Au VIe siècle, l'Empire byzantin, qui entoure la Méditerranée orientale, s'étend avec les conquêtes de Justinien en Afrique du Nord, en Italie, et en Espagne du sud-est. Même après les reconquêtes des Lombards en Italie et des Wisigoths en Espagne, ces deux régions resteront au contact direct de la civilisation byzantine, et leurs monastères renferment encore des œuvres antiques[1]. En Italie, Ravenne, Venise, Gênes, Pise, Amalfi et la Sicile (Palerme) gardaient des contacts étroits avec l'Empire byzantin, dont elles firent longtemps partie (jusque vers l'an 1000 pour Venise).

Aux VIIe et VIIIe siècles, les Arabes mettent fin à la puissance militaire et politique de Byzance en Syrie, Palestine, Égypte, Afrique du Nord et Espagne, mais héritent ainsi à leur tour de la civilisation byzantine, elle-même « gardienne » des œuvres de l'Antiquité gréco-romaine.
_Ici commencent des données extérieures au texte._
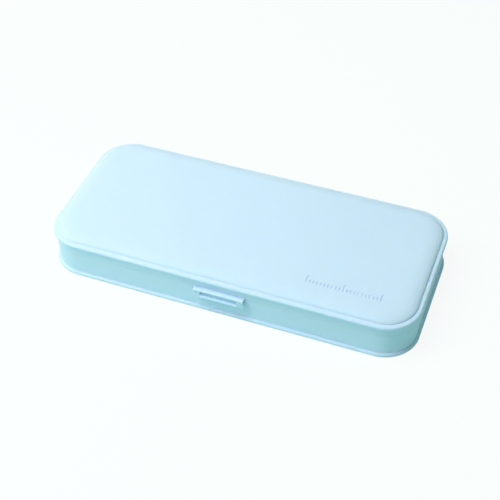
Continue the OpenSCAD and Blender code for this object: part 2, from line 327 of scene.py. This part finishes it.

L’héritage byzantin se décline aussi en ingénierie hydraulique (aqueducs, réservoirs, norias, thermes devenus hammams ou « bains turcs ») et en témoignages architecturaux à Ravenne par exemple, où l’on trouve de nombreuses mosaïques dans le style byzantin, dans la basilique Saint-Vital de Ravenne (VIe siècle).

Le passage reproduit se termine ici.